Week 21: Rachel Peters



Please tell us a little bit about yourself.


My name is Rachel Peters.  I currently teach Grade 7 at Richmond Christian School and am working on my Masters in Educational Leadership and Management from Royal Roads University (Grad 2019).


I grew up in Penticton, BC, to a family that enjoyed active living throughout the year, from water skiing in the summer to snow skiing at Apex in the winter. I was involved in youth soccer in the community and, once I became school-aged, I tried to play on as many sports teams as possible. As I grew up, basketball and field hockey were my main sports until I decided to specialize in field hockey and was named to Provincial teams and the Varsity team at the University of Victoria. In 1997, I was named Canada West Rookie of the Year as well as the CIAU (now CIS) Rookie of the Year. In the five years that I played at the University of Victoria, we won two National Championships, two silvers, and one bronze. I was named team captain in my final year and earned a spot on the All-Canadian All Star team in 2001.


Being a high level athlete doesn’t come without injury. I suffered three ACL tears, with full reconstructive surgeries, within six years, at the prime of my development. Invaluable lessons were learned during each recovery but the most important being that my love for sport, teamwork, and camaraderie became deeply rooted within me. It was at this time that I turned my attention to coaching and coached High School and Regional High Performance teams on Vancouver Island, and BC Provincial teams ranging from U14 to U21. After attending the National Coaching Institute in Victoria in 2006-2007, I was asked to join the Women’s National Field Hockey team as their Team Manager for two tours: South Africa and an Olympic Qualifying Event in Victoria, BC.


What is something you learned by being on a team? How does that apply to your work?


I love being a part of team and working together to accomplish a common goal. Whether it is in an actual sport or in my place of work, I believe that each individual has a unique quality and character that adds to the whole group. I believe sport is so relational and learning to get along with a diverse group of people on a team can teach you valuable skills about life. Many times, through triumphs and defeats, a team provides a safe place for you to land and be vulnerable when going through intense, emotional moments. Being on a team also taught me the value of planning and preparation and the concept of “thinking backwards”. Certain games and championships were always circled on the calendar and the excitement and work ethic during the practices leading up to events were always highly focused and specific.

As a Grade 7 teacher, I take both of these team concepts into my classroom. My primary concern at the start of each school year, is to provide a safe space for students to be themselves. I aim to treat them like real people who have strengths and qualities that will benefit the learning of the whole group. I am always open, honest, and vulnerable with the students and do not pretend to “have it altogether”. This makes for a very genuine and safe learning environment that students feel it’s ok to make mistakes which then allows them to take ownership of their learning. Often times, I get ideas from the students, based on their passions, and shape the curriculum around it so they become more invested in the end goal.

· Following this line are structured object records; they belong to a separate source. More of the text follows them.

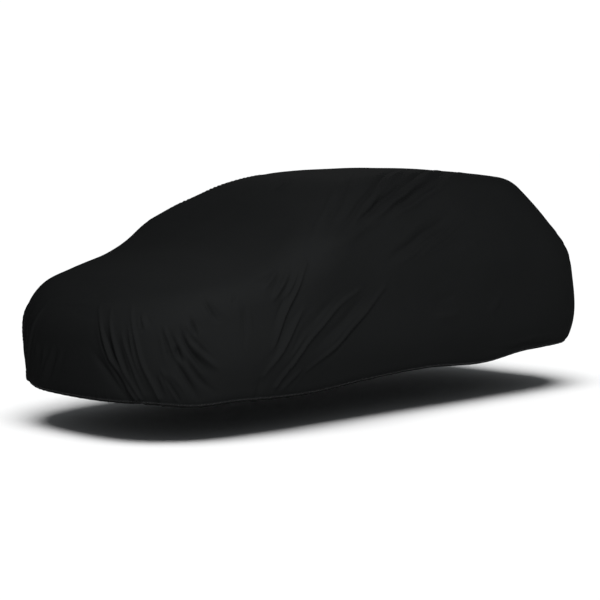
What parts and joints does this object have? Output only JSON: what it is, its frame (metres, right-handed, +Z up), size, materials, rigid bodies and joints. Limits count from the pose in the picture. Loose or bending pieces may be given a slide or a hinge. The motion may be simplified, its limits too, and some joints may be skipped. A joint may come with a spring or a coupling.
{
  "type": "car cover",
  "caption": "Fitted stretch-cloth cover for a small hatchback: a hollow, seamless-looking black shell, open underneath, drawn in by an elasticated hem, that keeps dust and scratches off.",
  "frame": {"origin": "on the inside of the cloth at the highest point of the roof, on the middle line of the cover, where the car's roof carries it; the ground lies 1.483 m below", "axes": "+Z up, the nose of the car points to -Y and the tail to +Y, and the car's left side is +X"},
  "size_m": [1.7795, 3.9641, 1.286],
  "materials": {
    "cover_cloth": "satin black knitted stretch cloth"
  },
  "bodies": {
    "root": {"cover": "cover_cloth"}
  },
  "joints": []
}
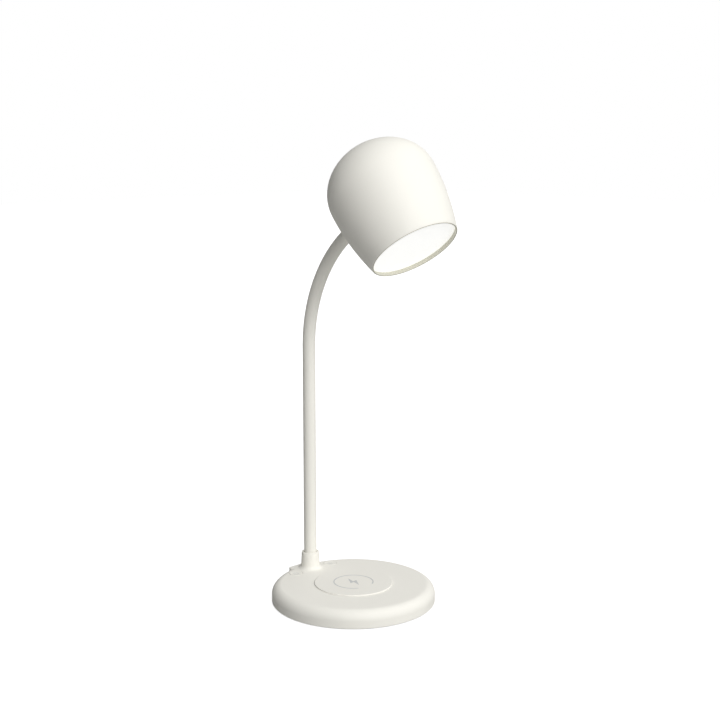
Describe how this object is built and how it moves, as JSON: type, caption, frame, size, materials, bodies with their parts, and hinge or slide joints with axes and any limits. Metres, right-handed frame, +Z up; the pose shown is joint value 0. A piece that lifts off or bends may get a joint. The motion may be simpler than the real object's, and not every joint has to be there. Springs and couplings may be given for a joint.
{
  "type": "desk lamp",
  "caption": "Desk lamp with a bendable gooseneck, a domed shade that faces down, and a round weighted base with a raised phone charging pad and press keys.",
  "frame": {"origin": "centre of the anti-slip pad under the base, on the table", "axes": "+Z up out of the charging pad, the front of the lamp and its shade towards -Y, the neck at the back at +Y, +X to the right for someone who looks along +Y"},
  "size_m": [0.15, 0.1821, 0.4217],
  "materials": {
    "ivory_abs": "fine matte moulded",
    "key_abs": "fine matte moulded",
    "neck_silicone": "matte sleeve",
    "opal_diffuser": "opal, lit from behind",
    "white_reflector": "matte white",
    "black_plastic": "matte",
    "silicone_pad": "matte",
    "ballast_steel": "as stamped",
    "zinc_steel": "zinc plated",
    "copper_wire": "enamelled wire",
    "ferrite": "matte",
    "board_green": "solder mask",
    "board_white": "white solder mask on aluminium",
    "led_package": "phosphor gel",
    "aluminium_plate": "rolled sheet",
    "wire_pvc": "extruded"
  },
  "bodies": {
    "base": {"base_cover": "ivory_abs", "base_plate": "black_plastic", "anti_slip_pad": "silicone_pad", "ballast": "ballast_steel", "base_screws": "zinc_steel", "charging_pad": "ivory_abs", "charging_coil": "copper_wire", "ferrite_sheet": "ferrite", "coil_carrier": "black_plastic", "inner_screws": "zinc_steel", "main_board": "board_green", "key_switches": "black_plastic", "power_inlet": "zinc_steel", "neck_ferrule": "zinc_steel", "neck_nut": "zinc_steel", "neck_foot": "neck_silicone"},
    "power_key": {"power_key": "key_abs"},
    "dimmer_key": {"dimmer_key": "key_abs"},
    "neck_link_1": {"neck_link_1": "neck_silicone"},
    "neck_link_2": {"neck_link_2": "neck_silicone"},
    "neck_link_3": {"neck_link_3": "neck_silicone"},
    "neck_link_4": {"neck_link_4": "neck_silicone"},
    "neck_link_5": {"neck_link_5": "neck_silicone"},
    "neck_link_6": {"neck_link_6": "neck_silicone"},
    "neck_link_7": {"neck_link_7": "neck_silicone"},
    "neck_link_8": {"neck_link_8": "neck_silicone"},
    "neck_link_9": {"neck_link_9": "neck_silicone"},
    "neck_link_10": {"neck_link_10": "neck_silicone"},
    "neck_link_11": {"neck_link_11": "neck_silicone"},
    "head": {"neck_tip": "neck_silicone", "head_ferrule": "zinc_steel", "head_washer": "zinc_steel", "head_nut": "zinc_steel", "shade": "ivory_abs", "diffuser": "opal_diffuser", "reflector": "white_reflector", "led_board": "board_white", "leds": "led_package", "heat_plate": "aluminium_plate", "head_screws": "zinc_steel", "head_wire": "wire_pvc"}
  },
  "joints": [
    {"name": "neck_bend", "type": "hinge", "parent": "base", "child": "neck_link_1", "pos_m": [0, 0.0598, 0.05], "axis": [1, 0, 0], "range_deg": [-9, 10]},
    {"name": "neck_sway", "type": "hinge", "parent": "neck_link_1", "child": "neck_link_2", "pos_m": [0, 0.0598, 0.07571], "axis": [0, 1, 0], "range_deg": [-8, 8]},
    {"name": "neck_bend_2", "type": "hinge", "parent": "neck_link_2", "child": "neck_link_3", "pos_m": [0, 0.0598, 0.10143], "axis": [1, 0, 0], "range_deg": [-9, 10]},
    {"name": "neck_sway_2", "type": "hinge", "parent": "neck_link_3", "child": "neck_link_4", "pos_m": [0, 0.0598, 0.12714], "axis": [0, 1, 0], "range_deg": [-8, 8]},
    {"name": "neck_bend_3", "type": "hinge", "parent": "neck_link_4", "child": "neck_link_5", "pos_m": [0, 0.0598, 0.15286], "axis": [1, 0, 0], "range_deg": [-9, 10]},
    {"name": "neck_sway_3", "type": "hinge", "parent": "neck_link_5", "child": "neck_link_6", "pos_m": [0, 0.0598, 0.17857], "axis": [0, 1, 0], "range_deg": [-8, 8]},
    {"name": "neck_bend_4", "type": "hinge", "parent": "neck_link_6", "child": "neck_link_7", "pos_m": [0, 0.0598, 0.20429], "axis": [1, 0, 0], "range_deg": [-9, 10]},
    {"name": "neck_sway_4", "type": "hinge", "parent": "neck_link_7", "child": "neck_link_8", "pos_m": [0, 0.0598, 0.23], "axis": [0, 1, 0], "range_deg": [-8, 8]},
    {"name": "neck_bend_5", "type": "hinge", "parent": "neck_link_8", "child": "neck_link_9", "pos_m": [0, 0.05642, 0.25981], "axis": [1, 0, 0], "range_deg": [-9, 10]},
    {"name": "neck_sway_5", "type": "hinge", "parent": "neck_link_9", "child": "neck_link_10", "pos_m": [0, 0.04644, 0.28809], "axis": [0, 0.8996, 0.4368], "range_deg": [-8, 8]},
    {"name": "neck_bend_6", "type": "hinge", "parent": "neck_link_10", "child": "neck_link_11", "pos_m": [0, 0.03038, 0.31343], "axis": [1, 0, 0], "range_deg": [-9, 10]},
    {"name": "neck_sway_6", "type": "hinge", "parent": "neck_link_11", "child": "head", "pos_m": [0, 0.00905, 0.33452], "axis": [0, 0.6184, 0.7859], "range_deg": [-8, 8]},
    {"name": "power_key_press", "type": "slide", "parent": "base", "child": "power_key", "axis": [0, 0, -1], "range_m": [0, 0.0005], "stiffness_N_per_m": 1000, "springref_m": -0.0006},
    {"name": "dimmer_key_press", "type": "slide", "parent": "base", "child": "dimmer_key", "axis": [0, 0, -1], "range_m": [0, 0.0005], "stiffness_N_per_m": 1000, "springref_m": -0.0006}
  ]
}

Learning to plan and prepare as an athlete and coach is definitely the greatest transferable skill I gained that helps me in my teaching. As a teacher, as in sport, it is important to “think backwards” which means, to identify the end goal (project, learning outcome, report card comment) and work backwards to develop and build the skills necessary for students to achieve success. Preparing report cards is a prime example of how I use my experience in sport to plan and encourage students to reach their goals. Each term provides a definite deadline in the form of a report card, like a championship tournament, and it allows the students to work toward a specific goal or learning outcome. The championship tournament should always be the most challenging and intense but, when prepared, it can be a lot of fun too! For me, I enjoy writing report cards, even though they are a lot of work and very time consuming, but it’s a time of celebration and reflection on the growth of my team and the work they put in to achieving the learning outcomes.

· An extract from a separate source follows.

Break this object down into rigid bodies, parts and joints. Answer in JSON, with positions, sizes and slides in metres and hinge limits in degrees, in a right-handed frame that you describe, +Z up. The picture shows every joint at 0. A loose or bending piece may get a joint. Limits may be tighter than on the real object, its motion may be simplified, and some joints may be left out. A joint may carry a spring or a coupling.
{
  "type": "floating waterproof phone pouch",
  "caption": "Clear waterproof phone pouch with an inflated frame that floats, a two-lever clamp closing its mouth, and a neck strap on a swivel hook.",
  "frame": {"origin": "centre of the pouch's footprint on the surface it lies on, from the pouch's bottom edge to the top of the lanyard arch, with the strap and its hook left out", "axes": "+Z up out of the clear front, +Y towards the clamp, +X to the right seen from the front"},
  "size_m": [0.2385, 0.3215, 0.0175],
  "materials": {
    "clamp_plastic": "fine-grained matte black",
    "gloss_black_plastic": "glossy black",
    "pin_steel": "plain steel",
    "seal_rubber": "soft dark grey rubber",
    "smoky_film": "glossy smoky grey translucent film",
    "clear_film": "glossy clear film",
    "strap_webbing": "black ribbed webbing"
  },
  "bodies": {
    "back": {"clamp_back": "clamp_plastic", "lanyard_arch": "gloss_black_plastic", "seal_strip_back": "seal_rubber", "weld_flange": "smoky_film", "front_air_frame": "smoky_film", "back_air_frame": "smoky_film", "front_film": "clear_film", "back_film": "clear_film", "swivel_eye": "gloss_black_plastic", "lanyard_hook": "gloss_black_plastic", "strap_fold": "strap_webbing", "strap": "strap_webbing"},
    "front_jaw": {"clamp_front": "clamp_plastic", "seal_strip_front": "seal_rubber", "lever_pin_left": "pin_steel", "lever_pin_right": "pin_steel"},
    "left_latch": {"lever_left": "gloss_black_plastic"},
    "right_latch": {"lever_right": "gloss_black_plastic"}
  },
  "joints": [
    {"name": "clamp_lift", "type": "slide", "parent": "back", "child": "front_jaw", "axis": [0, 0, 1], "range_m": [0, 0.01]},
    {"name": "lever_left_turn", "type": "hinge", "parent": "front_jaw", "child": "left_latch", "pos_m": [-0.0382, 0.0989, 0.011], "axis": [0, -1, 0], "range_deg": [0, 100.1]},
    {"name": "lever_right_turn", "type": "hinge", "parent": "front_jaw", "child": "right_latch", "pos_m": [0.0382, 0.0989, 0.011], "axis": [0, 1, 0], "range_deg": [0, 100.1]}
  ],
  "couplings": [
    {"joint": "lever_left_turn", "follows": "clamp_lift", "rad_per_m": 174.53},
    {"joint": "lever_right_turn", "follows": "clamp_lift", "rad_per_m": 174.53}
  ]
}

How have sports helped you be a better leader? How do you define leadership?


Leadership is recognizing the value in human abilities and providing a space to allow the unique values to work together for the common good.  Sport has given me the platform to recognize and develop my leadership abilities. As a child, I had quite severe anxiety but sport gave me the confidence to have a voice and to believe in my strengths and learn from my weaknesses. Trust is a huge factor in team dynamics and having a shared vision and purpose enhances each relationship within the team. It is a part of my character to be relational and I look for ways to engage with people on a personal level and build trust in a way that spurs the group toward accomplishing the shared vision and purpose.


Playing sports has taught me the ability to think quickly and respond “on my feet”. Many times in teaching, there are sudden decisions or actions that need to be taken and, because I’ve experienced making difficult decisions in an instant on the playing field, I believe it has trained me to be a better leader. I can be ready for anything and I know that no matter what has happened, I am flexible and can work to be a part of the solution.


What advice did you receive as a young athlete that you would like to pass on?


I remember my High School field hockey coach, Bryan Snider, was always so organized with our practices and tournaments scheduled and he always established our team to be family-oriented. He constantly shared a quote, though I don’t know where it originated, and it has been embedded into my memory and shaped my outlook:

“To play the game is good, to win the game is better, but to love the game…that is the best of all.”

Do what you love and you will love what you do.